--- Begin MATERIAL ---

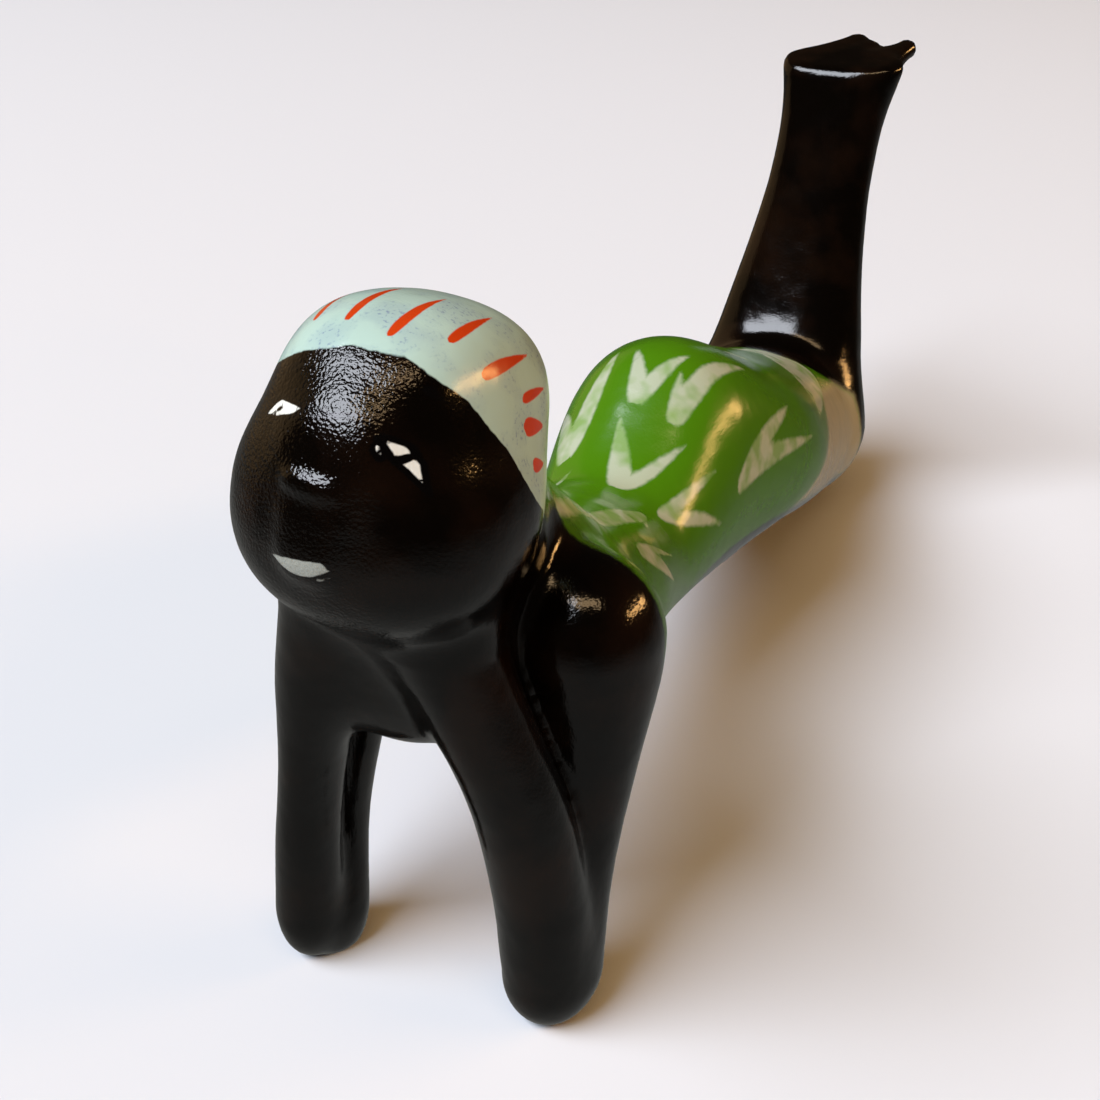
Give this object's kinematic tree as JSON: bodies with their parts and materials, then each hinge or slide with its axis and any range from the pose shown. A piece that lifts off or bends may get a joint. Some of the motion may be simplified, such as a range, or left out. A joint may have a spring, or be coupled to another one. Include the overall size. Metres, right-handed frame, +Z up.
{
  "type": "reclining bather figurine",
  "caption": "Glazed ceramic figurine of a stylised bather lying prone, chin on forearms, lower legs kicked up, with a painted head scarf and leafy green bathing suit.",
  "frame": {"origin": "on the ground, under the centre of the figurine's bounding box", "axes": "+Y from the face towards the feet, +X to the figure's left, +Z up"},
  "size_m": [0.0324, 0.1414, 0.0621],
  "materials": {
    "painted_glaze": "glossy black-brown glaze with hand-painted mint, green, white and orange-red areas"
  },
  "bodies": {
    "root": {"bather_figurine": "painted_glaze"}
  },
  "joints": []
}
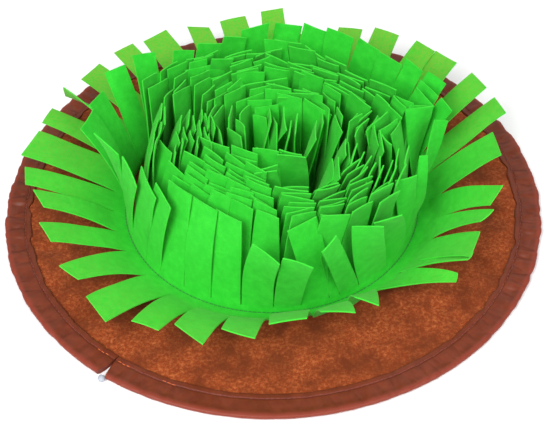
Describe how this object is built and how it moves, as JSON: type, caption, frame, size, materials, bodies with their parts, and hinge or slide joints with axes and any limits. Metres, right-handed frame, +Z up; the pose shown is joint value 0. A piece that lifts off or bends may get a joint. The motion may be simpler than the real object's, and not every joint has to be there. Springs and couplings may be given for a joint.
{
  "type": "snuffle mat",
  "caption": "Round felt mat in a gathered drawcord casing, with sewn rings of upright felt strips and a collar of laid-out ones for hiding dry pet food.",
  "frame": {"origin": "middle of the mat's underside, on the surface it lies on", "axes": "+Z up out of the mat, +X towards the right-hand side of the picture and -Y towards its front"},
  "size_m": [0.4987, 0.4989, 0.1048],
  "materials": {
    "rust_felt": "needle-punched polyester felt, matt",
    "brown_taffeta": "coated woven taffeta, gathered, dull sheen",
    "pale_cord": "knotted braided cord",
    "green_felt": "smooth pressed felt, matt"
  },
  "bodies": {
    "root": {"felt_base": "rust_felt", "drawcord_casing": "brown_taffeta", "drawcord_end": "pale_cord", "fringe_collar": "green_felt", "fringe_2": "green_felt", "fringe_3": "green_felt", "fringe_4": "green_felt", "fringe_5": "green_felt", "fringe_6": "green_felt", "fringe_7": "green_felt", "fringe_8": "green_felt"}
  },
  "joints": []
}
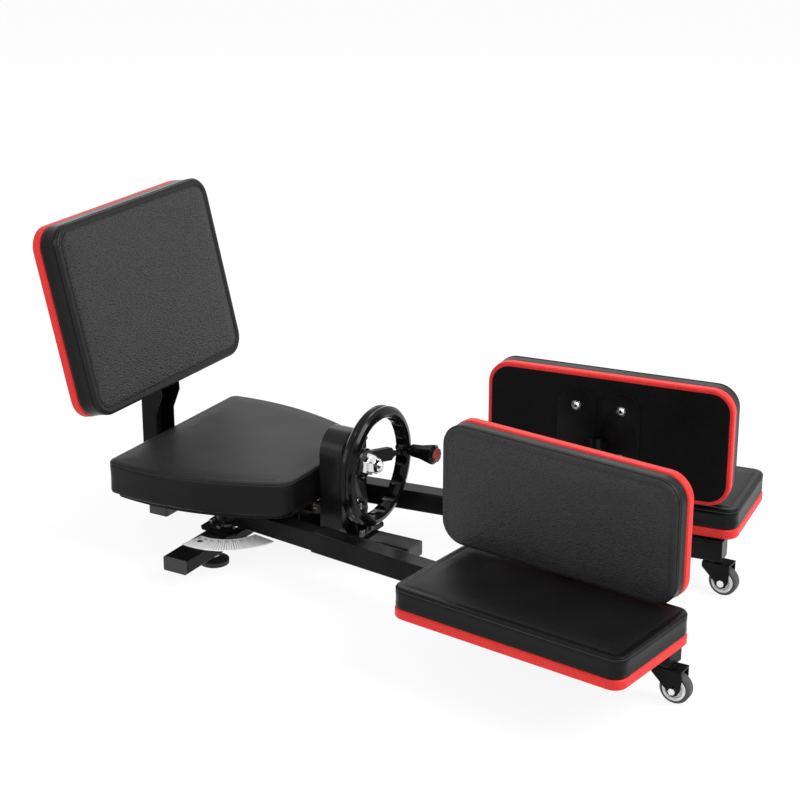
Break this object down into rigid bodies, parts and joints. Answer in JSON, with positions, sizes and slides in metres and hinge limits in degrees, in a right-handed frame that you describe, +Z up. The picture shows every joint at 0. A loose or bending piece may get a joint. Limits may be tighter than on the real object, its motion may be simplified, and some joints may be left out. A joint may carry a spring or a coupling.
{
  "type": "leg stretching machine",
  "caption": "Floor standing leg stretching machine: padded seat and back, and padded leg arms on casters, spread by a handwheel.",
  "frame": {"origin": "on the floor, under the middle of the whole machine", "axes": "+X forward from the backrest to the casters, +Y to the sitter's left, +Z up"},
  "size_m": [1.3064, 0.8336, 0.6259],
  "materials": {
    "black_paint": "gloss black powder coat",
    "black_vinyl": "fine grained synthetic leather",
    "red_vinyl": "grained red synthetic leather over plywood",
    "plywood": "black stained plywood",
    "bright_steel": "zinc and chrome plated",
    "machined_steel": "machined",
    "bronze": "sintered bronze",
    "black_plastic": "moulded",
    "gloss_plastic": "moulded, polished",
    "white_plastic": "moulded, white",
    "scale_white": "printed white plate",
    "cap_red": "moulded, dark red",
    "rubber": "matt",
    "tyre": "grey black tread"
  },
  "bodies": {
    "frame": {"base_beam": "black_paint", "stabiliser": "black_paint", "end_caps": "black_plastic", "levelling_pads": "rubber", "levelling_studs": "bright_steel", "back_post": "black_paint", "hex_bolts": "bright_steel", "round_screws": "bright_steel", "protractors": "scale_white", "back_board": "red_vinyl", "back_cushion": "black_vinyl", "seat_pedestals": "black_paint", "seat_board": "plywood", "seat_cushion": "black_vinyl", "worm_bushes": "bronze", "pivot_flanges": "black_paint", "pivot_shafts": "bright_steel", "gear_case": "black_paint", "gear_cover": "black_paint", "case_saddle": "black_paint", "idler_pin": "machined_steel"},
    "worm_shaft": {"worm_shaft": "machined_steel", "lower_gear": "machined_steel"},
    "idler": {"idler_gear": "machined_steel"},
    "handwheel": {"handwheel_gear": "machined_steel", "handwheel_shaft": "machined_steel", "handwheel": "gloss_plastic", "hub_nuts": "bright_steel", "handle_spindle": "bright_steel"},
    "handle": {"handle_grip": "gloss_plastic", "handle_cap": "cap_red"},
    "arm_left": {"arm_left": "black_paint", "arm_bushes_left": "bronze", "sector_left": "machined_steel"},
    "leg_left": {"leg_tube_left": "black_paint", "lower_board_left": "red_vinyl", "lower_cushion_left": "black_vinyl", "length_knob_left": "black_plastic"},
    "upright_left": {"upright_bracket_left": "black_paint", "upright_bolts_left": "bright_steel", "upright_board_left": "red_vinyl", "upright_cushion_left": "black_vinyl"},
    "caster_left": {"caster_fork_left": "black_paint"},
    "wheel_left": {"caster_rim_left": "white_plastic", "caster_tyre_left": "tyre"},
    "arm_right": {"arm_right": "black_paint", "arm_bushes_right": "bronze", "sector_right": "machined_steel"},
    "leg_right": {"leg_tube_right": "black_paint", "lower_board_right": "red_vinyl", "lower_cushion_right": "black_vinyl", "length_knob_right": "black_plastic"},
    "upright_right": {"upright_bracket_right": "black_paint", "upright_bolts_right": "bright_steel", "upright_board_right": "red_vinyl", "upright_cushion_right": "black_vinyl"},
    "caster_right": {"caster_fork_right": "black_paint"},
    "wheel_right": {"caster_rim_right": "white_plastic", "caster_tyre_right": "tyre"}
  },
  "joints": [
    {"name": "left_arm_swing", "type": "hinge", "parent": "frame", "child": "arm_left", "pos_m": [-0.32632, 0.10306, 0.092], "axis": [0, 0, 1], "range_deg": [-5, 80]},
    {"name": "right_arm_swing", "type": "hinge", "parent": "frame", "child": "arm_right", "pos_m": [-0.32632, -0.09294, 0.092], "axis": [0, 0, 1], "range_deg": [-80, 5]},
    {"name": "worm_spin", "type": "hinge", "parent": "frame", "child": "worm_shaft", "pos_m": [-0.32632, 0.00506, 0.092], "axis": [1, 0, 0], "range_deg": [-4640, 290]},
    {"name": "idler_spin", "type": "hinge", "parent": "frame", "child": "idler", "pos_m": [-0.14632, 0.00506, 0.144], "axis": [1, 0, 0], "range_deg": [-154, 2457]},
    {"name": "handwheel_spin", "type": "hinge", "parent": "frame", "child": "handwheel", "pos_m": [-0.07732, 0.00506, 0.196], "axis": [1, 0, 0], "range_deg": [-4640, 290]},
    {"name": "handle_spin", "type": "hinge", "parent": "handwheel", "child": "handle", "pos_m": [-0.04732, 0.10506, 0.196], "axis": [1, 0, 0], "continuous": true},
    {"name": "left_leg_slide", "type": "slide", "parent": "arm_left", "child": "leg_left", "axis": [0.9925, 0.1219, 0], "range_m": [-0.02, 0.103]},
    {"name": "left_upright_turn", "type": "hinge", "parent": "leg_left", "child": "upright_left", "pos_m": [0.31045, 0.14396, 0.186], "axis": [0, 0, 1], "range_deg": [-10, 10]},
    {"name": "left_caster_swivel", "type": "hinge", "parent": "leg_left", "child": "caster_left", "pos_m": [0.5243, 0.2075, 0.062], "axis": [0, 0, 1], "continuous": true},
    {"name": "left_wheel_roll", "type": "hinge", "parent": "caster_left", "child": "wheel_left", "pos_m": [0.5443, 0.2075, 0.0265], "axis": [0, 1, 0], "continuous": true},
    {"name": "right_leg_slide", "type": "slide", "parent": "arm_right", "child": "leg_right", "axis": [0.9925, -0.1219, 0], "range_m": [-0.103, 0.02]},
    {"name": "right_upright_turn", "type": "hinge", "parent": "leg_right", "child": "upright_right", "pos_m": [0.39283, -0.14396, 0.186], "axis": [0, 0, 1], "range_deg": [-10, 10]},
    {"name": "right_caster_swivel", "type": "hinge", "parent": "leg_right", "child": "caster_right", "pos_m": [0.60668, -0.2075, 0.062], "axis": [0, 0, 1], "continuous": true},
    {"name": "right_wheel_roll", "type": "hinge", "parent": "caster_right", "child": "wheel_right", "pos_m": [0.62668, -0.2075, 0.0265], "axis": [0, 1, 0], "continuous": true}
  ],
  "couplings": [
    {"joint": "right_arm_swing", "follows": "left_arm_swing", "ratio": -1},
    {"joint": "worm_spin", "follows": "left_arm_swing", "ratio": -58},
    {"joint": "idler_spin", "follows": "left_arm_swing", "ratio": 30.706},
    {"joint": "handwheel_spin", "follows": "left_arm_swing", "ratio": -58}
  ]
}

--- End MATERIAL ---

REQUIREMENTS: From the records given above, copy all lines containing "picture".

RESULT:
  "frame": {"origin": "middle of the mat's underside, on the surface it lies on", "axes": "+Z up out of the mat, +X towards the right-hand side of the picture and -Y towards its front"},
Break this object down into rigid bodies, parts and joints. Answer in JSON, with positions, sizes and slides in metres and hinge limits in degrees, in a right-handed frame that you describe, +Z up. The picture shows every joint at 0. A loose or bending piece may get a joint. Limits may be tighter than on the real object, its motion may be simplified, and some joints may be left out. A joint may carry a spring or a coupling.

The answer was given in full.